The MBVK’s blower ramps gradually rather than starting abruptly. This reduces perceived noise and prevents pressure shock in ductwork.

System design decisions that improve acoustic comfort include:

  • Proper duct sizing

  • Gradual transitions

  • Correct blower programming

  • Filter selection

Quiet systems are not accidents. They are designed.


Reliability Through Simplicity

One of the overlooked strengths of electric furnace system design is mechanical simplicity. The MBVK has no burners, no gas valves, no flue, and no combustion air requirements.

From a design standpoint, fewer components mean fewer failure points.
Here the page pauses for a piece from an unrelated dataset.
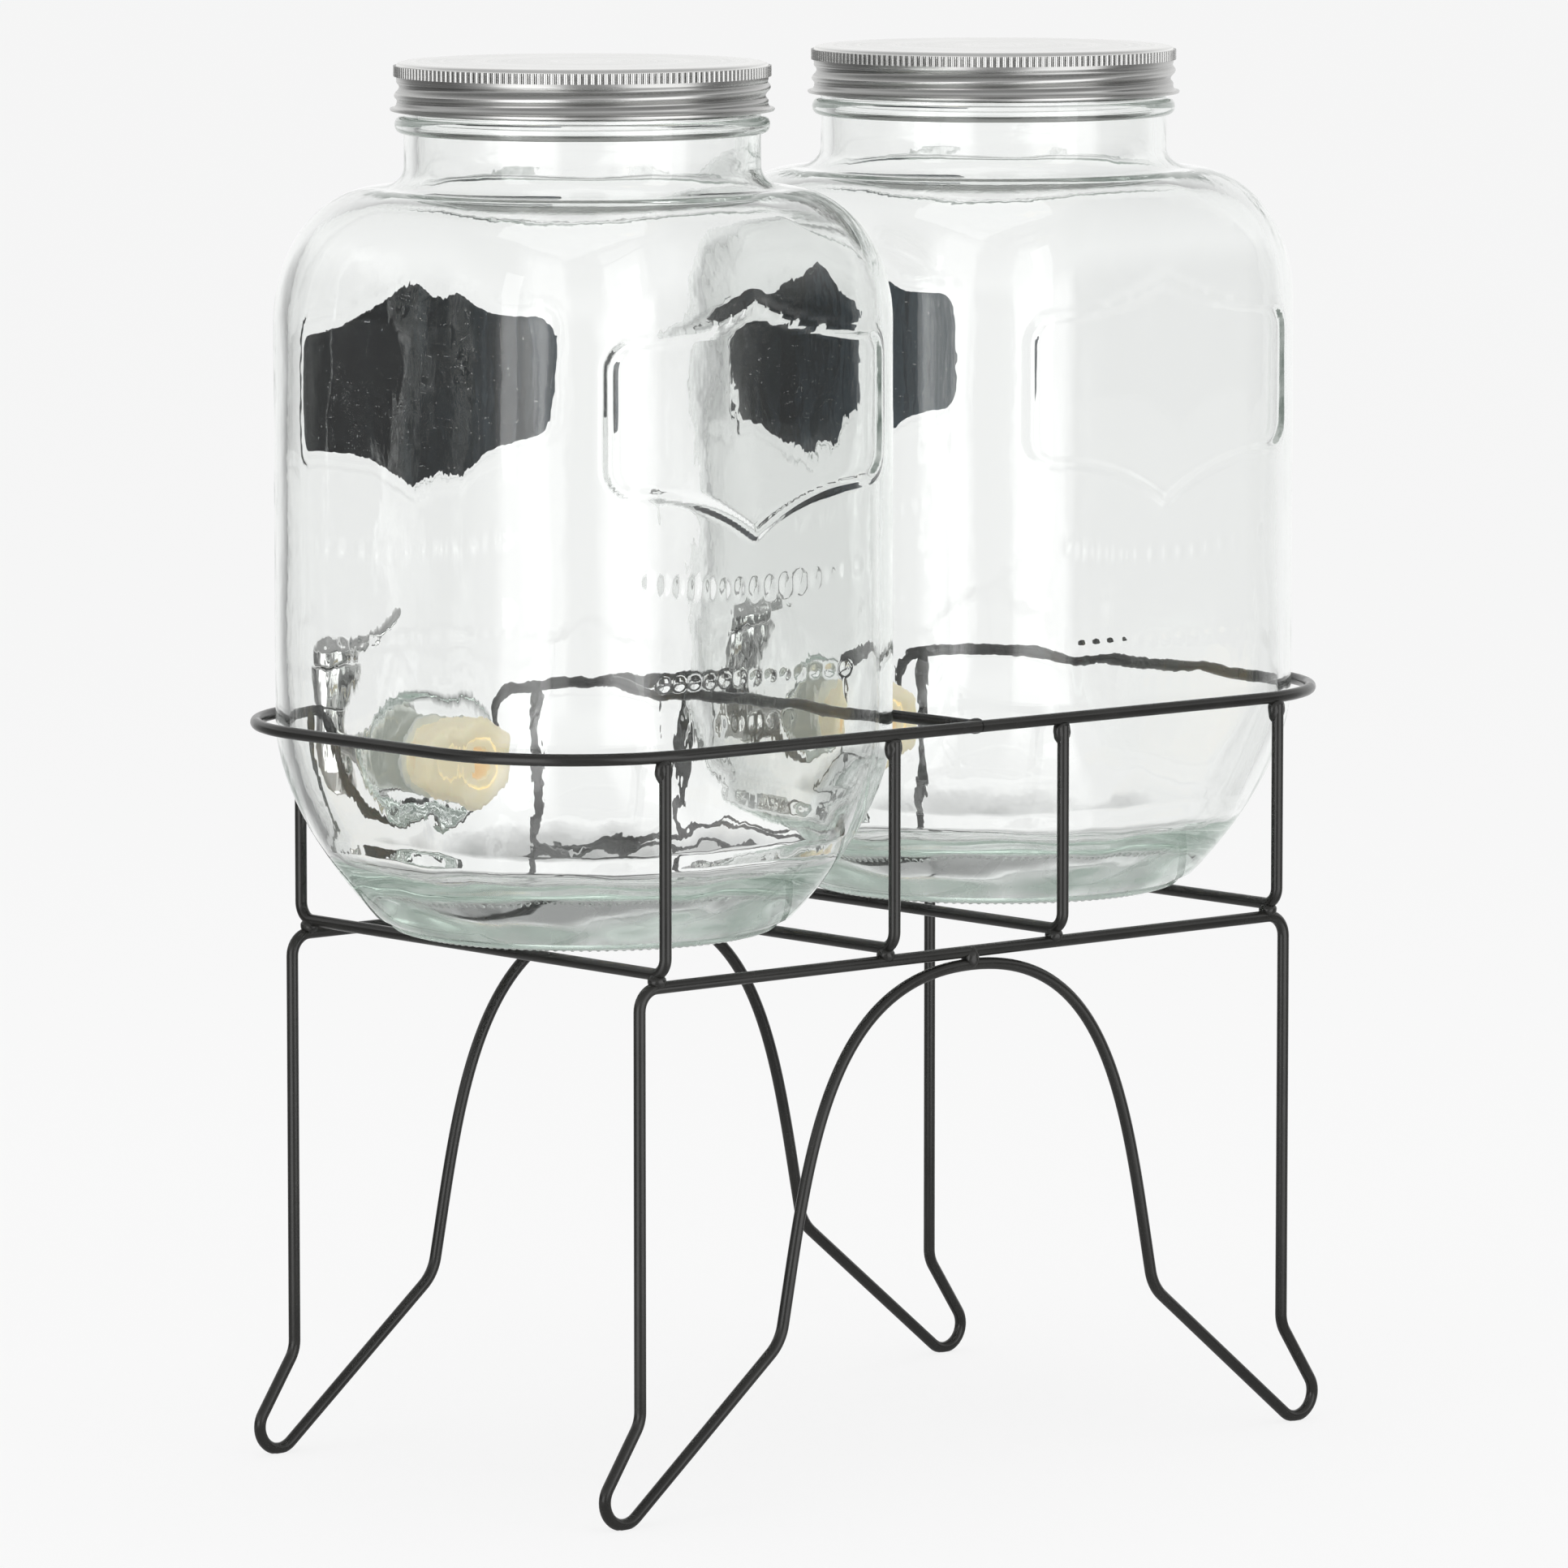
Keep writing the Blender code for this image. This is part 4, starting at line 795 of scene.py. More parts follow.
# The glow after deep reflections, in the base and above it, and how many reflections are deep
INNER_GLOW, DEEP_BOUNCE = (0.50, 0.34), 3.5
GLASS_BODY, GLASS_DENSITY = (0.42, 0.60, 0.50, 1.0), 5.5
MARBLE = ((0.20, 0.25, 0.22), (0.84, 0.86, 0.84))
# How far the wiped part of a label reaches, and its stops: a place and how much paler it is there
WIPED = {"right": 0.5, "left": 0.74}
WIPE_STOPS = ((0.0, 0.7), (0.42, 1.0), (0.62, 2.2), (0.80, 4.0), (0.97, 9.0))
CHALK_DUST = (0.75, 0.77, 0.78)
LABEL_INSET, LABEL_ROWS = 0.0038, 40
# The angle to either side of a face's middle with close lines, and how many lines there and between
FACE_ANGLE, FACE_LINES, SIDE_LINES = math.radians(39.0), 100, 44
# Levels up the body, each with the number of rings, both ends counted, from the level before
BODY_LEVELS = ((0.020, 9), (0.070, 34), (0.197, 134))
# Rows of beads: beads to each side, spacing, drop below the shield, sag, half width, half height, rise
BEAD_ROWS = ((7, 0.0058, 0.0135, 2.6, 0.0017, 0.0038, 0.00032),
             (6, 0.0058, 0.0395, 0.0, 0.0021, 0.0021, 0.00020),
             (2, 0.0066, 0.0525, 0.0, 0.0024, 0.0024, 0.00010))
# Wavelengths of the unevenness of the outside, the inside and the floor
SKIN_WAVES = (0.055, 0.028, 0.016)
INNER_WAVES = (0.070, 0.038, 0.022, 0.013)
FLOOR_WAVES = (0.050, 0.028, 0.015)
STUD_LIFT = 0.0005
RIM_ROUND = 0.001
BASE_SWELL = 1.25
BOWL_POWER = 2 / 2.6
FLOOR_WAVE = 0.0008
BASE_STUD = (0.0017, 0.0034, 0.0011)


def glass_finish(jar):
    """Clear moulded glass: nearly colourless, grey-green in depth, with a lively surface.

    After a few inner reflections it glows, for the light that further ones would bring.
    """
    finish, graph = new_finish("clear_glass", Base_Color=jar.tint, Roughness=0.0, IOR=1.5,
                               Transmission_Weight=1.0)
    vector = graph.place()
    fine = graph.speckle(graph.place(stretch=(1.0, 1.0, 0.45)), 210.0, 2.0, 0.5)
    swirl = graph.speckle(vector, 60.0, 2.0, 0.4)
    graph.bump(graph.math("ADD", swirl, graph.math("MULTIPLY", fine, 0.30)), 0.00035, 0.30)
    base, level = corners_of("jar_glass_right")[0].z, graph.parts(vector)["Z"]
    ground = graph.remap(level, base + 0.0022, base + 0.0034, 1.0, 0.0)
    mottle = graph.spread(graph.speckle(vector, 85.0, 4.0, 0.55), 0.10, 0.42)
    graph.feed("Roughness", graph.math("MULTIPLY", ground, mottle))
    cloud = graph.speckle(graph.place(stretch=(1.0, 1.0, 2.2)), 42.0, 5.0, 0.62)
    graph.feed("Emission Color", graph.tone(graph.spread(cloud, -0.3, 1.3), *MARBLE))
    deep = graph.math("GREATER_THAN", graph.add("ShaderNodeLightPath").outputs["Glossy Depth"], DEEP_BOUNCE)
    glow = graph.remap(level, base + 0.025, base + 0.060, *INNER_GLOW)
    graph.feed("Emission Strength", graph.math("MULTIPLY", deep, glow))
    body = graph.add("ShaderNodeVolumeAbsorption", (("Color", GLASS_BODY), ("Density", GLASS_DENSITY)))
    output = finish.node_tree.nodes["Material Output"]
    graph.tree.links.new(body.outputs["Volume"], output.inputs["Volume"])
    return finish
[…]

This simplicity is a major advantage in regions where electric rates are stable and gas infrastructure is limited or unavailable.

The MBVK’s system design capitalizes on that simplicity while still offering modern control and performance features.


Matching the System to the Home

No furnace exists in isolation. The MBVK performs best when system design accounts for:

  • Climate zone

  • Insulation levels

  • Home orientation

  • Occupancy patterns

Electric furnaces are not inferior systems. They are precision systems. When designed correctly, they deliver reliable, predictable comfort with minimal maintenance.

When designed poorly, they get blamed for problems they did not create.


Why System Design Is the MBVK’s Real Strength

The Goodman MBVK electric furnace is not just a heating appliance. It is a system design platform that rewards careful planning and punishes shortcuts.

Its modular construction, variable-speed blower, staged heat capability, and electrical flexibility allow it to be built correctly for a wide range of homes. But it still requires professional design discipline.

As I tell homeowners and technicians alike: the furnace is only as good as the system wrapped around it. In electric heating, that truth is unavoidable.

If system design is done right, the MBVK delivers exactly what electric heat should deliver—quiet, consistent, dependable warmth without drama.

And that, in my experience, is the mark of a well-designed system.